In 1973 one of the popular local eateries was an Italian restaurant
called Romeo’s. To my young eyes it was a place of mystery and intrigue,
an ‘adult’ restaurant with subdued lighting that made me think of a
coal mine (the aesthetics were more appreciated when I got a bit older).
The small lobby area, like the rest of the place, was dimly lit and had
everything you’d expect — a coat rack, some seats, the stand where the
hostess would greet you and take you in. But one day we went in and
something new was there. It was a machine unlike any I’d seen before.
I’d heard of Pong and now I was staring directly at it: a cocktail
table-style cabinet housing a TV screen, with controls on two sides that
consisted of simple knobs. The surface of the table was glass. I
watched the strange phosphorous glow of the display, simple lines and a
small square of light gently arcing back and forth between two
rectangular blocks or ‘paddles’. This was like something from Star Trek.
I had to try it!
25 cents for one play. In 1973 and to someone who had yet to hit
double digits, 25 cents was a lot of money — more than the cost of a
whole candy bar! I rarely had any money on me. My older brother did,
though. He regarded me as his personal slave, so it seemed unlikely he’d
give or loan me the money to try it out. To my good fortune it turned
out that Pong required two players. My brother would pay then ‘force’ me
to play against him, keeping the hierarchy of owner/slave intact.

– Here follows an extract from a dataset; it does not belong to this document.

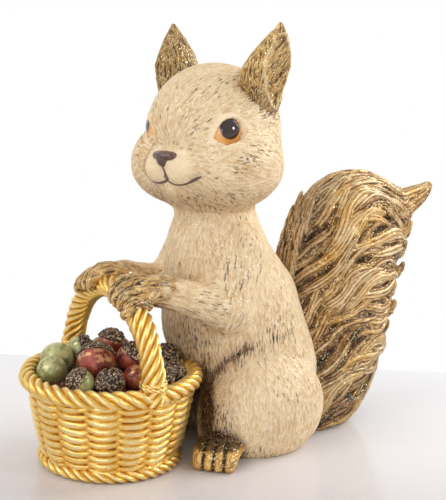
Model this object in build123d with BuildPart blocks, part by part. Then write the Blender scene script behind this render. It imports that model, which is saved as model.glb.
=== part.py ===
import os
from math import cos, sin, pi, radians, sqrt, hypot

from build123d import *

os.makedirs("parts", exist_ok=True)

# ---------------------------------------------------------------- driving sizes, mm
# The shape is drawn with the basket's centre at x = y = 0, the squirrel facing -Y,
# its left on +X, and the table at z = 0. Every piece is then moved by PLACE.
CENTRE_X = 0.0
CENTRE_Y = 74.901

RIM_R = 38.3            # radius of the rim rope's centreline
RIM_T = 3.5             # radius of the rim rope
RIM_Z = 41.0
BASE_R = 30.4
BASE_T = 2.8
WALL = 3.0
FLOOR_Z = 8.0
LEDGE_Z = 30.0
ARCH_Z = 44.0           # height of the handle arch's centre
HANDLE_T = 4.8          # radius of the handle rope

HEAD_AT = (0.0, 53.0, 152.0)
HEAD_TURN = 15.0        # degrees, towards the squirrel's left
HEAD_TILT = 2.8         # degrees, the ears towards the squirrel's right
EYE_Z = 1.8
EYE_R = 9.0
EYE_OUT = 23.4          # eye centre from the head's axis
EYE_AZ = 51.0
NECK_TOP = 125.0

HAUNCH_AT = (26.0, 73.0, 18.0)
HAUNCH_R = (19.0, 31.0, 30.0)

TAIL_PEG_R = 6.0
TAIL_PEG_Z = 30.0

PLACE = Location((-CENTRE_X, -CENTRE_Y, 0))
HEAD_LOC = Location(HEAD_AT, (0, 0, HEAD_TURN)) * Location((0, 0, 0), (0, -HEAD_TILT, 0))

# (z, y centre, half width in X, half length in Y)
TORSO_ST = [
    (0, 78, 24, 27), (8, 78.6, 28.5, 31), (18, 78.8, 31.5, 33.6), (34, 77.6, 32.6, 35.6),
    (46, 73.2, 31.8, 37.4), (58, 68.6, 31.0, 36.6), (68, 66.2, 30.4, 34.8), (78, 64.0, 28.0, 32.6),
    (88, 60.6, 24.8, 29.8), (98, 57.4, 22.4, 25.6), (108, 56.0, 20.2, 21.4), (118, 55.4, 17.2, 17.4),
    (NECK_TOP, 55.0, 15.4, 15.6),
]
TAIL_ST = [
    (0, 111.8, 21, 23.8), (8, 114.2, 25, 29.2), (16, 116.8, 26, 33.2), (26, 119.6, 26, 36.1),
    (38, 123.2, 25.5, 36.7), (52, 127.1, 24.6, 36.1), (66, 129.3, 24.4, 34.7), (80, 132.4, 24.4, 35.2),
    (94, 134.6, 23.6, 35.2), (104, 136.4, 22.2, 33.2), (114, 137.2, 19.2, 28.6), (121, 137.0, 14.8, 22),
    (126, 137.4, 9.4, 14.5), (129, 137.6, 3.6, 6),
]
HEAD_ST = [
    (-34.5, -3.6, 13.5, 10.0), (-32, -3.6, 21.6, 16.4), (-29, -3.4, 28.0, 21.2), (-25, -3.2, 33.6, 25.2),
    (-20, -2.8, 36.6, 27.8), (-15, -2.2, 38.2, 29.2), (-10, -1.8, 37.2, 30.0), (-4, -1.0, 33.6, 30.6),
    (2, -0.2, 31.4, 30.8), (8, 0, 30.2, 30.2), (14, 0, 28.2, 28.2), (20, 0, 24.4, 24.4),
    (25, 0, 19.0, 19.0), (28, 0, 14.4, 14.4), (30, 0, 9.6, 9.6), (31.2, 0, 4.6, 4.6),
]
EAR_ST = [
    (11, 24.0, 1.2, 7.6, 12.2), (19, 25.8, 2.2, 8.4, 13.2), (27, 28.0, 4.0, 7.8, 12.6),
    (35, 30.0, 5.6, 5.9, 10.2), (42, 31.6, 6.7, 3.6, 6.5), (47, 32.6, 7.4, 1.9, 3.2), (49.5, 33.2, 7.8, 0.8, 1.2),
]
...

Win-win, as far as I was concerned.
I don’t remember how that first game went. I’m going to say I won due
to that intuitive little kid video game sense that so many little kids
seem to have. What I do remember is how the simple act of turning that
knob, seeing the paddle on the TV move in reaction and then hit that
little square of light was magic. Magic.
A few years later we got a home Pong unit. My brother, who liked to
tinker with electronics, managed to take the controls that were
hardwired to the console and break them out into handheld units,
allowing us to play without being three feet in front of the TV. We
still played sitting three feet in front of the TV because that’s what
you did but we had the freedom to move if we wanted to.
Pong led to the first video game system I owned myself — no
negotiating with the big brother required! — the Atari VCS (later
renamed the 2600). It didn’t come with Pong. The new world of video
games moved quickly and already Pong was passé. It didn’t matter. Those
early days of ‘electronic tennis’ had already confirmed that I had a new
lifelong hobby, one I didn’t even know existed until I saw that glowing
screen in Romeo’s when I was nine years old.